I agree with the rest of the posters saying that it’s going to be very difficult to get anything to happen; propane tanks are pretty robust for a reason. But, since I work in safety basis, let’s assume we’re going to have an explosion. It’s most likely going to start with a BLEVE, as danceswithcats points out. For the purposes of this calculation, let’s assume that all BLEVEs happen simultaneously, that the BLEVEs do not impart any additional energy into the explosion, and the lightning lasts long enough to detonate the mixture.
The heat of combustion is about 50* MJ/kg for propane, compared to 4.652 MJ/kg for TNT. This means that, with perfect efficiency, propane would have an equivalence of 10.75. However, there is also an efficiency correction, which might be as low as .04 or as high as .22 (I cheated on this a bit. My explosive textbooks are at home, and the highest and lowest efficiency numbers I found with a cursory search and worked backwards. Just trying to develop a familiarity with the process).
This gives us an equivalent between .46 and 10.75. As you can see, the efficiency is a huge factor. Assuming 12 full propane tanks weighing 25 pounds, this gives us about 300 pounds of propane, or between 150 and 3,000 pounds (68kg and 1360kg, respectively) equivalent.
Using the formula:
scaled distance = actual distance / ((mass TNT)^1/3), we find the scaled distances for the structure 1 meter away from the BLEVEs to be .244 for the smaller yield, and .090 for the larger yield (remember, being closer will give a larger pressure. These numbers are expressed in units of m*kg^1/3).

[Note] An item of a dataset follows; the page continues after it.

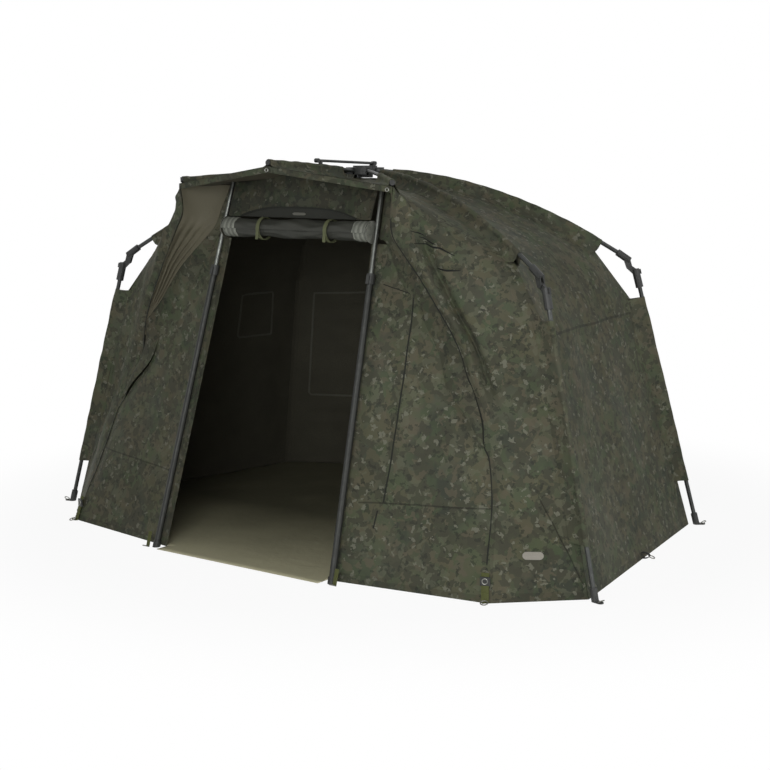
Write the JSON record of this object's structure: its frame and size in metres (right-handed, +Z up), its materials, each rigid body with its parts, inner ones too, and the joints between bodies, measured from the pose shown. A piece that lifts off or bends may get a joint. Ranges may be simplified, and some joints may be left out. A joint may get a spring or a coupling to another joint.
{
  "type": "bivvy tent",
  "caption": "Domed fishing shelter with outside ribs on folding legs, a peaked hood and a rolled-up door between telescopic poles.",
  "frame": {"origin": "on the ground, at the middle of the bounding box in plan", "axes": "+Z up; the door faces -Y; +X is on the right of someone who faces the door"},
  "size_m": [2.5194, 2.0916, 1.4124],
  "materials": {
    "gunmetal_tube": "satin",
    "pole_grey": "satin",
    "black_plastic": "matte",
    "camo_cloth": "matte",
    "dark_cloth": "matte",
    "olive_webbing": "matte",
    "khaki_sheet": "matte"
  },
  "bodies": {
    "frame": {"hub_body": "black_plastic", "hub_cap": "black_plastic", "rib_front_right": "gunmetal_tube", "knuckle_socket_front_right": "black_plastic", "rib_rear_right": "gunmetal_tube", "knuckle_socket_rear_right": "black_plastic", "rib_rear": "gunmetal_tube", "knuckle_socket_rear": "black_plastic", "rib_rear_left": "gunmetal_tube", "knuckle_socket_rear_left": "black_plastic", "rib_front_left": "gunmetal_tube", "knuckle_socket_front_left": "black_plastic", "peak_arm_right": "gunmetal_tube", "peak_tip_right": "black_plastic", "peak_arm_middle": "gunmetal_tube", "peak_tip_middle": "black_plastic", "peak_arm_left": "gunmetal_tube", "peak_tip_left": "black_plastic", "door_pole_upper_right": "pole_grey", "door_pole_upper_left": "pole_grey", "roof_canopy": "camo_cloth", "peak_hood": "camo_cloth", "front_panel_right": "camo_cloth", "front_panel_left": "camo_cloth", "infill_panel_right": "camo_cloth", "infill_panel_left": "camo_cloth", "door_header": "camo_cloth", "rolled_door": "dark_cloth", "door_tie_right": "olive_webbing", "door_tie_left": "olive_webbing", "groundsheet": "khaki_sheet", "wall_right": "camo_cloth", "wall_rear_right": "camo_cloth", "wall_rear_left": "camo_cloth", "wall_left": "camo_cloth"},
    "leg_front_right": {"knuckle_yoke_front_right": "black_plastic", "leg_tube_front_right": "gunmetal_tube", "foot_front_right": "black_plastic"},
    "leg_rear_right": {"knuckle_yoke_rear_right": "black_plastic", "leg_tube_rear_right": "gunmetal_tube", "foot_rear_right": "black_plastic"},
    "leg_rear": {"knuckle_yoke_rear": "black_plastic", "leg_tube_rear": "gunmetal_tube", "foot_rear": "black_plastic"},
    "leg_rear_left": {"knuckle_yoke_rear_left": "black_plastic", "leg_tube_rear_left": "gunmetal_tube", "foot_rear_left": "black_plastic"},
    "leg_front_left": {"knuckle_yoke_front_left": "black_plastic", "leg_tube_front_left": "gunmetal_tube", "foot_front_left": "black_plastic"},
    "trigger_front_right": {"knuckle_trigger_front_right": "black_plastic"},
    "trigger_rear_right": {"knuckle_trigger_rear_right": "black_plastic"},
    "trigger_rear": {"knuckle_trigger_rear": "black_plastic"},
    "trigger_rear_left": {"knuckle_trigger_rear_left": "black_plastic"},
    "trigger_front_left": {"knuckle_trigger_front_left": "black_plastic"},
    "lever": {"hub_lever": "gunmetal_tube"},
    "pole_right": {"door_pole_lower_right": "pole_grey", "pole_clamp_right": "black_plastic"},
    "pole_left": {"door_pole_lower_left": "pole_grey", "pole_clamp_left": "black_plastic"}
  },
  "joints": [
    {"name": "leg_fold", "type": "hinge", "parent": "frame", "child": "leg_front_right", "pos_m": [0.95488, -0.58826, 1.00232], "axis": [0.309, 0.9511, 0], "range_deg": [0, 121], "deforming": ["wall_right", "wall_rear_right", "wall_rear_left", "wall_left", "front_panel_right", "front_panel_left", "groundsheet"]},
    {"name": "leg_fold_rear_right", "type": "hinge", "parent": "frame", "child": "leg_rear_right", "pos_m": [0.81227, 0.31215, 1.00232], "axis": [-0.5878, 0.809, 0], "range_deg": [0, 117.42]},
    {"name": "leg_fold_rear", "type": "hinge", "parent": "frame", "child": "leg_rear", "pos_m": [0, 0.72602, 1.00232], "axis": [-1, 0, 0], "range_deg": [0, 113.79]},
    {"name": "leg_fold_rear_left", "type": "hinge", "parent": "frame", "child": "leg_rear_left", "pos_m": [-0.81227, 0.31215, 1.00232], "axis": [-0.5878, -0.809, 0], "range_deg": [0, 110.16]},
    {"name": "leg_fold_front_left", "type": "hinge", "parent": "frame", "child": "leg_front_left", "pos_m": [-0.95488, -0.58826, 1.00232], "axis": [0.309, -0.9511, 0], "range_deg": [0, 106.53]},
    {"name": "trigger_press_front_right", "type": "slide", "parent": "leg_front_right", "child": "trigger_front_right", "axis": [-0.9195, 0.2988, -0.2553], "range_m": [0, 0.003], "stiffness_N_per_m": 300},
    {"name": "trigger_press_rear_right", "type": "slide", "parent": "leg_rear_right", "child": "trigger_rear_right", "axis": [-0.7822, -0.5683, -0.2553], "range_m": [0, 0.003], "stiffness_N_per_m": 300},
    {"name": "trigger_press_rear", "type": "slide", "parent": "leg_rear", "child": "trigger_rear", "axis": [0, -0.9669, -0.2553], "range_m": [0, 0.003], "stiffness_N_per_m": 300},
    {"name": "trigger_press_rear_left", "type": "slide", "parent": "leg_rear_left", "child": "trigger_rear_left", "axis": [0.7822, -0.5683, -0.2553], "range_m": [0, 0.003], "stiffness_N_per_m": 300},
    {"name": "trigger_press_front_left", "type": "slide", "parent": "leg_front_left", "child": "trigger_front_left", "axis": [0.9195, 0.2988, -0.2553], "range_m": [0, 0.003], "stiffness_N_per_m": 300},
    {"name": "lever_lift", "type": "hinge", "parent": "frame", "child": "lever", "pos_m": [0, -0.223, 1.3928], "axis": [-1, 0, 0], "range_deg": [0, 100]},
    {"name": "pole_extension_right", "type": "slide", "parent": "frame", "child": "pole_right", "axis": [-0.047, 0.2751, 0.9603], "range_m": [0, 0.12]},
    {"name": "pole_extension_left", "type": "slide", "parent": "frame", "child": "pole_left", "axis": [0.047, 0.2751, 0.9603], "range_m": [0, 0.12]}
  ],
  "couplings": [
    {"joint": "leg_fold_rear_right", "follows": "leg_fold", "ratio": 0.97},
    {"joint": "leg_fold_rear", "follows": "leg_fold", "ratio": 0.94},
    {"joint": "leg_fold_rear_left", "follows": "leg_fold", "ratio": 0.91},
    {"joint": "leg_fold_front_left", "follows": "leg_fold", "ratio": 0.88}
  ]
}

Referring to the chart found on this page, we can see that these cases would give us values of between 100 and 300 bar. Keep in mind that those numbers are ridiculously high because we’re assuming all tanks fail simultaneously and pressure drops of with respect to the cubed distance.

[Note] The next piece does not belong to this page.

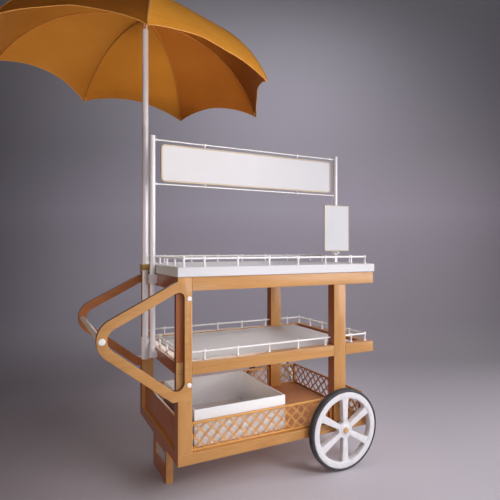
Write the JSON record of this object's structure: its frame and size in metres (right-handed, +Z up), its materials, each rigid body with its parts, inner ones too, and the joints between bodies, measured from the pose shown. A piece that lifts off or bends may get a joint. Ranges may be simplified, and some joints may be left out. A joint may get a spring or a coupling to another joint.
{
  "type": "vending cart",
  "caption": "Push vending cart: timber frame on spoked wheels and a leg, with counter, shelf, fenced floor, bin, sign on poles, price board and a tilting umbrella.",
  "frame": {"origin": "centre of the leg's foot, on the ground", "axes": "+X from the push handles towards the wheels, +Y from the front side to the back, +Z up"},
  "size_m": [1.6997, 1.2616, 2.1095],
  "materials": {
    "timber": "satin stained timber",
    "white_panel": "satin white laminate",
    "white_enamel": "white enamel",
    "pole_steel": "pale satin steel",
    "brass": "dull brass",
    "tyre_rubber": "matt rubber",
    "canopy_cloth": "woven canvas"
  },
  "bodies": {
    "cart_body": {"base_frame": "timber", "mid_frame": "timber", "top_frame": "timber", "post_right_front": "timber", "post_right_back": "timber", "post_left_front_lower": "timber", "post_left_front_upper": "timber", "post_left_back_lower": "timber", "post_left_back_upper": "timber", "handle_plate_front": "timber", "handle_plate_back": "timber", "shelf_deck": "timber", "base_floor": "timber", "left_end_panel": "timber", "lattice_front": "timber", "lattice_back": "timber", "lattice_right": "timber", "leg": "timber", "counter_slab": "white_panel", "sign_panel": "white_panel", "handle_cap_front": "white_enamel", "handle_cap_back": "white_enamel", "handle_bolt_front_lower": "white_enamel", "handle_bolt_front_upper": "white_enamel", "handle_bolt_back_lower": "white_enamel", "handle_bolt_back_upper": "white_enamel", "counter_rail_front": "white_enamel", "counter_rail_back": "white_enamel", "counter_rail_left": "white_enamel", "counter_rail_right": "white_enamel", "shelf_rail_front": "white_enamel", "shelf_rail_back": "white_enamel", "shelf_rail_left": "white_enamel", "shelf_rail_right": "white_enamel", "sign_rod_lower": "white_enamel", "sign_rod_upper": "white_enamel", "handle_bar": "pole_steel", "axle": "pole_steel", "mast_socket": "pole_steel", "sign_pole_left": "pole_steel", "sign_pole_right": "pole_steel", "sign_bracket_left_upper": "pole_steel", "sign_bracket_right_upper": "pole_steel", "sign_bracket_right_lower": "pole_steel", "mast_collar": "brass"},
    "wheel_front_body": {"wheel_front": "white_enamel", "tyre_front": "tyre_rubber", "hub_cap_front": "brass"},
    "wheel_back_body": {"wheel_back": "white_enamel", "tyre_back": "tyre_rubber", "hub_cap_back": "brass"},
    "mast_foot_body": {"mast_foot": "tyre_rubber"},
    "mast_body": {"mast": "pole_steel"},
    "canopy_body": {"canopy": "canopy_cloth", "rib_frame": "pole_steel", "finial": "pole_steel"},
    "bin_body": {"storage_bin": "white_panel"},
    "shelf_board_body": {"shelf_board": "white_panel"},
    "price_collar_body": {"price_collar": "white_enamel"},
    "price_board_body": {"price_board": "white_panel"}
  },
  "joints": [
    {"name": "wheel_front_spin", "type": "hinge", "parent": "cart_body", "child": "wheel_front_body", "pos_m": [0.7409, -0.315, 0.1824], "axis": [0, 1, 0], "continuous": true},
    {"name": "wheel_back_spin", "type": "hinge", "parent": "cart_body", "child": "wheel_back_body", "pos_m": [0.7409, 0.315, 0.1824], "axis": [0, 1, 0], "continuous": true},
    {"name": "umbrella_lift", "type": "slide", "parent": "cart_body", "child": "mast_foot_body", "axis": [0, 0, 1], "range_m": [0, 0.08]},
    {"name": "umbrella_turn", "type": "hinge", "parent": "mast_foot_body", "child": "mast_body", "pos_m": [-0.0485, 0.127, 0.5], "axis": [0, 0, 1], "continuous": true},
    {"name": "umbrella_tilt", "type": "hinge", "parent": "mast_body", "child": "canopy_body", "pos_m": [-0.0485, 0.127, 2.0419], "axis": [0.6266, 0.7793, 0], "range_deg": [-7.8, 12]},
    {"name": "bin_lift", "type": "slide", "parent": "cart_body", "child": "bin_body", "axis": [0, 0, 1], "range_m": [0, 0.12]},
    {"name": "shelf_board_lift", "type": "slide", "parent": "cart_body", "child": "shelf_board_body", "axis": [0, 0, 1], "range_m": [0, 0.15]},
    {"name": "price_board_height", "type": "slide", "parent": "cart_body", "child": "price_collar_body", "axis": [0, 0, 1], "range_m": [-0.015, 0.04]},
    {"name": "price_board_turn", "type": "hinge", "parent": "price_collar_body", "child": "price_board_body", "pos_m": [0.956, 0, 1], "axis": [0, 0, 1], "range_deg": [-90, 90]}
  ]
}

For a more realistic scenario, let’s assume only one tank reaches BLEVE state, and the BLEVE does not impart any additional energy into the resulting explosion. For a 30 pound (13.6 kg) propane explosion with a realistic yield of four percent, this gives us a TNT equivalence of 7 kilograms, for an equivalent standoff distance of 1/2. The still high 10 bar pressure resulting from this would easily blow through the brick wall, and possibly damage the other tanks (but that’s beyond the scope of this problem ;)). At this size explosion, we’d have a 50/50 possibility of living (from overpressure alone, assuming no shrapnel) at 10 meters, and a nearly 100% chance of living at 20 meters.

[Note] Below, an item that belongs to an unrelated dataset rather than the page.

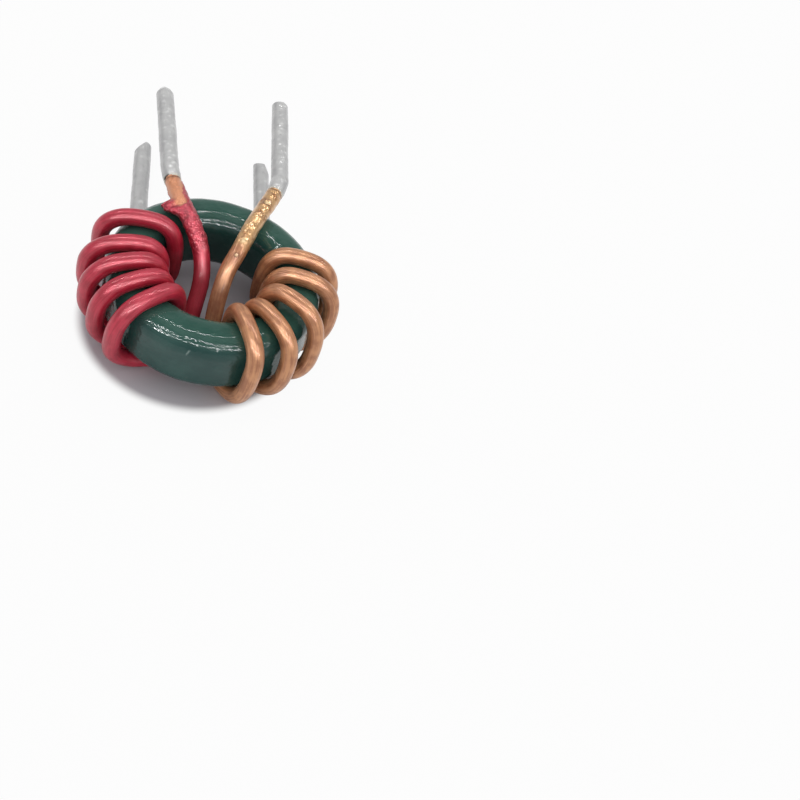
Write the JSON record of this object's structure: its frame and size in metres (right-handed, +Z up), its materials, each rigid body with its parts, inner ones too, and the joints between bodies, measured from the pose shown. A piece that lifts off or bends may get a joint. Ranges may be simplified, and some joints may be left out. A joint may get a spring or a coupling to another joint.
{
  "type": "toroidal inductor",
  "caption": "Coated ferrite ring with a red and a copper-coloured winding and tinned wire leads, lying flat with the leads to one side.",
  "frame": {"origin": "middle of the footprint, on the surface that the undersides of the turns rest on", "axes": "+Z up, along the axis of the ring; +Y along the four leads, towards their tips; +X towards the copper-coloured winding"},
  "size_m": [0.017, 0.0252, 0.0073],
  "materials": {
    "core_coating": "glossy green epoxy coat over ferrite",
    "red_enamel": "satin red enamel on copper wire",
    "copper_enamel": "clear satin enamel on copper wire",
    "solder": "dull tin solder"
  },
  "bodies": {
    "root": {"core": "core_coating", "red_winding": "red_enamel", "copper_winding": "copper_enamel", "red_top_lead": "solder", "red_bottom_lead": "solder", "copper_top_lead": "solder", "copper_bottom_lead": "solder"}
  },
  "joints": []
}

Those equations are all fine and dandy, but I still think QED’s initial response is the correct one, as others have pointed out. I was just going through the thought exercise of “What If?”.
[QUOTE=danceswithcats]
The full ones can be made to rupture, but it’s properly referred to as a BLEVE. To cause that, you must apply sufficient heat to the vessel that the outer shell is weakened, and overpressure from boiling contents causes a failure of the vessel, together with release of the contents, with accompanying fire, should the contents be combustible or flammable.
[/QUOTE]
This sentence is a bit ambiguous, but I just wanted to clarify that a BLEVE (boiling liquid expanding vapor explosion) can happen when the internal fluid is not combustable; I believe danceswithcats was referring to the accompanying fire.